Obszary niewiedzy. Lewicowa krytyka literacka

logo

Jacek Drozda - O problemach z kibicowskim oporem

Dominik Antonowicz, Radosław Kossakowski, Tomasz Szlendak. 2015. Aborygeni i konsumenci: O kibicowskiej wspólnocie, komercjalizacji futbolu i stadionowym apartheidzie. Warszawa: IFiS PAN.

Badania nad kulturowym znaczeniem sportu rozwijane są na świecie przynajmniej od kilkudziesięciu lat, a socjologiczne i antropologiczne zainteresowanie piłką nożną ma dla tej tradycji znaczenie szczególne. Dotychczas nie wyodrębniła się w Polsce spójna orientacja badawcza skupiająca się na odkrywaniu i interpretowaniu złożonego kulturowego kontekstu futbolu. Ostatnie lata przyniosły jednak względny urodzaj literatury naukowej poświęconej temu obszarowi, co związane jest, rzecz jasna, z faktem współorganizowania przez Polskę piłkarskich mistrzostw Europy w 2012 roku. Książka Aborygeni i konsumenci: O kibicowskiej wspólnocie, komercjalizacji futbolu i stadionowym apartheidzie autorstwa Dominika Antonowicza, Radosława Kossakowskiego i Tomasza Szlendaka wpisuje się w ten nurt, ale traktuje o problemach istotnych dla globalnego wymiaru społecznego funkcjonowania futbolu. Choć sens wprowadzania twardych klasyfikacji dyscyplinarnych we współczesnych społecznych badaniach sportu jest wątpliwy, pracę trzech badaczy należałoby określić jako w przeważającej części studium socjologiczne. Przemawiają za tym zarówno teoretyczne odwołania, jak i sposób interpretowania danych zgromadzonych w omawianej publikacji. Najbliższa ogólnemu stanowisku autorów wydaje się być jedna z dwóch głównych tradycji badań nad futbolem ukształtowanych w Wielkiej Brytanii.
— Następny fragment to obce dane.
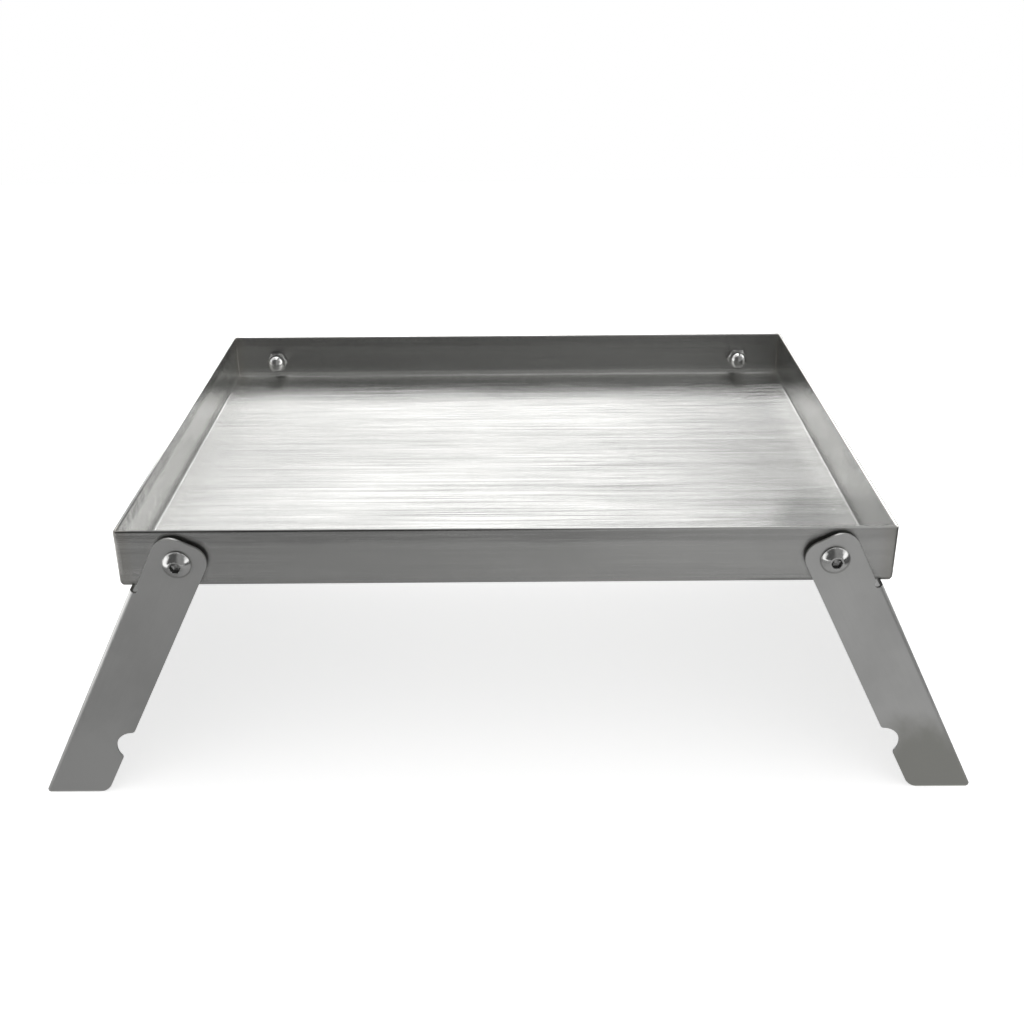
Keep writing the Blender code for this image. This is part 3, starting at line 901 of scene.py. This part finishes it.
def glow_material(name, stops):
    """A glow whose brightness goes smoothly from stop to stop, each an X and a brightness."""
    material = bpy.data.materials.new(name)
    recipe = Recipe(material)
    [x] = recipe.axes(recipe.place(), "X")
    level = stops[0][1]
    for (low, before), (high, after) in zip(stops, stops[1:]):
        level = level + recipe.ramp(x, low, high, 0.0, after - before)
    recipe.node("ShaderNodeOutputMaterial", None, {"Surface": recipe.glow("ShaderNodeEmission", level)})
    return material


def mirror_card(name, corners, *stops):
    """A glowing card for the steel to mirror. The camera and matt surfaces don't see it."""
    stage_sheet(name, corners, glow_material(name, stops), seen_by_camera=False)


def soft_lamp(name, place, aim, width, height, brightness):
    """A rectangular soft lamp of a given brightness, turned towards a point and never mirrored."""
    lamp = bpy.data.lights.new(name, "AREA")
    lamp.shape = "RECTANGLE"
    lamp.size = width
    lamp.size_y = height
    lamp.energy = brightness * math.pi * width * height
    obj = bpy.data.objects.new(name, lamp)
    bpy.context.scene.collection.objects.link(obj)
    obj.location = place
    obj.rotation_euler = (Vector(aim) - Vector(place)).to_track_quat("-Z", "Y").to_euler()
    obj.visible_glossy = False


def set_world(studio):
    """White for what looks at it straight, in a mirror or through glass, and a plain even light."""
    world = bpy.data.worlds.new("studio")
    bpy.context.scene.world = world
    recipe = Recipe(world)
    level = recipe.seen() * (1.0 - studio.sky) + studio.sky
    recipe.node("ShaderNodeOutputWorld", None, {"Surface": recipe.glow("ShaderNodeBackground", level)})


def set_camera(studio):
    """The camera stands at its place, turned by yaw, pitch and roll in that order."""
    lens = bpy.data.cameras.new("camera")
    lens.lens = studio.lens
    lens.sensor_width = 36.0
    lens.clip_start = 0.01
    camera = bpy.data.objects.new("camera", lens)
    bpy.context.scene.collection.objects.link(camera)
    turn = (
        Matrix.Rotation(studio.yaw, 4, "Z")
        @ Matrix.Rotation(math.pi / 2 - studio.pitch, 4, "X")
        @ Matrix.Rotation(-studio.roll, 4, "Z")
    )
    camera.matrix_world = Matrix.Translation(studio.place) @ turn
    bpy.context.scene.camera = camera


# Operators


class StandOperator:
    """What the operators share."""

    bl_options = {"REGISTER", "UNDO"}

    def finished(self, obj, body, node, slot):
        """Ties a piece to its body and hides the node that it stands for. The slot is not used."""
        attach(obj, body)
        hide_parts(node)


class STAND_OT_tray(StandOperator, Operator):
    """Makes the folded tray with its welded corners and pivot holes"""

    bl_idname = "stand.tray"
    bl_label = "Make Tray"

    def execute(self, context):
        sizes = context.scene.stand_tray
        finish = tray_finish(context.scene.stand_finish, sizes.sheet)
        tray = piece("tray_sheet", tray_parts(sizes), [finish], solid=True)
        self.finished(tray, "stand_top", "tray", "sheet")
        return {"FINISHED"}


class STAND_OT_legs(StandOperator, Operator):
    """Makes both folded legs with their hook notches and relief holes"""

    bl_idname = "stand.legs"
    bl_label = "Make Legs"

    def execute(self, context):
        sizes = context.scene.stand_leg
        colours = context.scene.stand_finish
        steel, cut, right_foot_shade = tuple(colours.leg_steel), tuple(colours.cut_edge), tuple(colours.shaded_foot)
        left = leg_parts(sizes)
        # Painted light on the left leg's foot; painted shade on the right leg's foot and on both front arms'
        # cut edges at the foot.
        for name, parts, painted_foot_tone in (("left", left, scaled(steel, 1.1)), ("right", mirrored(left), right_foot_shade)):
            materials = [
                leg_finish(colours, f"{name}_leg_satin_sheet", steel, 0.0, painted_foot_tone),
                leg_finish(colours, f"{name}_leg_cut_edge", cut, 0.04, scaled(cut, 0.9)),
            ]
            leg = piece(f"{name}_leg_sheet", parts, materials, solid=False)
            wall = leg.modifiers.new("wall", "SOLIDIFY")
            wall.thickness = sizes.sheet
            wall.offset = -1.0
            wall.use_even_offset = True
            wall.material_offset_rim = 1
            edge = leg.modifiers.new("edge", "BEVEL")
            edge.width = sizes.edge_round
            edge.segments = 2
            edge.limit_method = "ANGLE"
            edge.angle_limit = math.radians(50)
            edge.harden_normals = True
            self.finished(leg, f"{name}_leg", f"{name}_leg", "sheet")
        return {"FINISHED"}


class STAND_OT_fasteners(StandOperator, Operator):
    """Makes the screw, spacer washer and cap nut of each of the four pivots"""

    bl_idname = "stand.fasteners"
    bl_label = "Make Pivot Fasteners"

    def execute(self, context):
        sizes = context.scene.stand_fastener
        leg = context.scene.stand_leg
        tray = context.scene.stand_tray
        finish = fastener_finish(context.scene.stand_finish)
        seat = leg.arm_gap + leg.sheet + sizes.seat_gap
        nut_seat = -tray.sheet - sizes.seat_gap
        low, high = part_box("front_left_pivot_screw")
        shank = high.y - low.y - sizes.head_height
        made = {
            "pivot_screw": (screw_points(sizes, shank), seat),
            "spacer_washer": (washer_points(sizes), sizes.seat_gap + sizes.washer_sheet),
            "cap_nut": (nut_points(sizes), nut_seat),
        }
        for end, end_sign in ENDS.items():
            for side, side_sign in SIDES.items():
                for kind, (points, outward) in made.items():
                    node = f"{end}_{side}_{kind}"
                    placed = on_pivot(points, side_sign * PIVOT_X, end_sign, outward)
                    obj = piece(f"{node}_bright", [grid(placed, closed=True)], [finish], solid=True)
                    self.finished(obj, "stand_top", node, "fastener")
        return {"FINISHED"}


class STAND_OT_stage(StandOperator, Operator):
    """Sets the floor, the lamps, the world and the camera"""

    bl_idname = "stand.stage"
    bl_label = "Set Stage"

    def execute(self, context):
        studio = context.scene.stand_studio
        floor_edge, over_floor = 0.95, 0.0004
        corners = rectangle((-floor_edge, -floor_edge, 0.0), (floor_edge, floor_edge, 0.0))
        stage_sheet("floor", corners, floor_material(studio))

        wide, aside, behind = 1.2, 1.15, 1.15
        room_wide, room_front, room_high = 2.2, -1.1, 1.8
        lamp_low, lamp_high = 0.62, 1.90
        mirror_card(
            "sheet_in_front", rectangle((-wide, -0.8, over_floor), (wide, 0.3, over_floor)),
            (-0.40, studio.left_lamp), (-0.28, studio.sheet_left),
            (0.22, studio.sheet_right), (0.30, studio.shade),
        )
        left, right = (-0.30, studio.room_left), (0.30, studio.room_right)
        room = rectangle((-room_wide, room_front, 0.0), (room_wide, room_front, room_high))
        ceiling = rectangle((-room_wide, room_front, room_high), (room_wide, -0.1, room_high))
        mirror_card("room_in_front", room, left, right)
        mirror_card("room_ceiling", ceiling, left, right)
        for name, low, high, level in (
            ("shade_low", (aside, -1.1, 0.0), (aside, 0.2, 0.12), studio.shade),
            ("right_back_lamp", (aside, 0.2, 0.0), (aside, 1.3, 1.2), 1.6 * studio.right_lamp),
            ("right_lamp", (aside, -0.9, 0.15), (aside, 0.1, 0.60), studio.right_lamp),
            ("left_lamp", (-aside, -0.4, -0.1), (-aside, 0.4, 0.60), studio.left_lamp),
        ):
            mirror_card(name, rectangle(low, high), (0.0, level))
        shares = (
            (-0.46, 0.4), (-0.34, 0.74), (-0.17, 0.75), (-0.03, 1.12), (0.12, 0.88),
            (0.26, 0.90), (0.31, 0.80), (0.37, 0.05), (0.80, 0.05), (0.95, 0.5),
        )
        stops = [(x, share_here * studio.back_lamp) for x, share_here in shares]
        dimmer = [(x, level / 2) for x, level in stops]
        back_lamp = rectangle((-wide, behind, lamp_low), (wide, behind, lamp_high))
        over_lamp = rectangle((-wide, 0.0, lamp_high + 0.01), (wide, behind, lamp_high + 0.01))
        low_wall = rectangle((-wide, behind + 0.01, 0.0), (wide, behind + 0.01, lamp_low))
        mirror_card("back_lamp", back_lamp, *stops)
        mirror_card("over_lamp", over_lamp, *dimmer)
        mirror_card("back_wall", low_wall, (0.31, studio.back_wall), (0.37, studio.shade))
        soft_lamp("top_lamp", (0.0, 0.45, 1.1), (0.0, 0.0, 0.09), 1.1, 0.8, studio.top_lamp)
        set_world(studio)
        set_camera(studio)
        context.scene.view_settings.view_transform = "Standard"
        return {"FINISHED"}


class STAND_PT_panel(Panel):
    """Lists the stand's sizes, finishes and operators."""

    bl_label = "Stove Stand"
    bl_space_type = "VIEW_3D"
    bl_region_type = "UI"
    bl_category = "Stove Stand"

    def draw(self, context):
        for operator in OPERATORS:
            self.layout.operator(operator.bl_idname)
        for group_name in SETTINGS:
            box = self.layout.box()
            group = getattr(context.scene, group_name)
            for prop in group.bl_rna.properties:
                if prop.identifier not in ("rna_type", "name"):
                    box.prop(group, prop.identifier)


SETTINGS = {
    "stand_tray": TraySizes,
    "stand_leg": LegSizes,
    "stand_fastener": FastenerSizes,
    "stand_finish": FinishColours,
    "stand_studio": StudioSettings,
}
OPERATORS = (STAND_OT_tray, STAND_OT_legs, STAND_OT_fasteners, STAND_OT_stage)
CLASSES = (*SETTINGS.values(), *OPERATORS, STAND_PT_panel)


def register():
    for cls in CLASSES:
        bpy.utils.register_class(cls)
    for name, group in SETTINGS.items():
        setattr(bpy.types.Scene, name, PointerProperty(type=group))


def unregister():
    for name in SETTINGS:
        delattr(bpy.types.Scene, name)
    for cls in reversed(CLASSES):
        bpy.utils.unregister_class(cls)


def main():
    """Makes the stand and its stage."""
    register()
    bpy.ops.stand.tray()
    bpy.ops.stand.legs()
    bpy.ops.stand.fasteners()
    bpy.ops.stand.stage()


if __name__ == "__main__":
    main()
Jest nią zakorzenione w teorii procesu cywilizacyjnego Norberta Eliasa podejście rozwijane przez tak zwaną „szkołę z Leicester” Dunning 2005). Podkreśla to fakt, że wstęp do książki napisał prawdopodobnie najbardziej znany przedstawiciel tego nurtu Richard Giulianotti. Jego tekst należy traktować raczej jako ogólne omówienie kluczowych problemów podejmowanych przez badaczy futbolu w epoce późnego, globalnego kapitalizmu, czy też turbokapitalizmu – tym terminem, zaczerpniętym od Edwarda Luttwaka (2000) posługują się autorzy – niż wprowadzenie do treści tej konkretnej pracy. Jednak słowo wstępu od uznanego autora fundamentalnie ważnych analiz urynkowienia piłki nożnej, przemian tożsamości kibicowskich i wielu innych zagadnień z pewnością dodaje prestiżu Aborygenom i konsumentom.

Książka ta bez wątpienia jest jedną z najpełniej omawiających kwestię komercjalizacji najpopularniejszej dyscypliny sportu prac, jakie napisano w Polsce. Syntetyzuje najważniejsze wątki poświęconych jej w innych krajach badań, odnosząc je również do rzeczywistości polskiej. W pewnym sensie można uznać, że ukazanie się tej publikacji kładzie kres istnieniu luki w rodzimej literaturze okołofutbolowej, gromadząc w jednym miejscu to, co do tej pory było w badaniach najistotniejsze. Można jednak postawić pytanie, czy skrajne utowarowienie futbolu i historyczne metamorfozy fanowskich społeczności nie zostały już w odniesieniu do społecznej makroskali i procesów globalizacyjnych opisane na tyle wnikliwie i różnorodnie, aby skłonić się ku pewnej zmianie optyki i położyć większy nacisk na mniej uniwersalizujące, lokalne fenomeny składające się na planetarny futbolowy przemysł. Antonowicz, Kossakowski i Szlendak podążają tym tropem, prezentując szeroki pejzaż kibicowskich praktyk, ekonomicznych mechanizmów i strategii oporu wobec drapieżnego piłkarskiego kapitalizmu. Nie wykraczają jednak właściwie poza teren euroatlantyckiej tradycji futbolowej, choć obecnie zupełnie jasne staje się, że badania globalizacji futbolu powinny śmielej eksplorować interpretacyjnie nowe geokulturowe strefy współkształtujące społeczne znaczenie piłki nożnej.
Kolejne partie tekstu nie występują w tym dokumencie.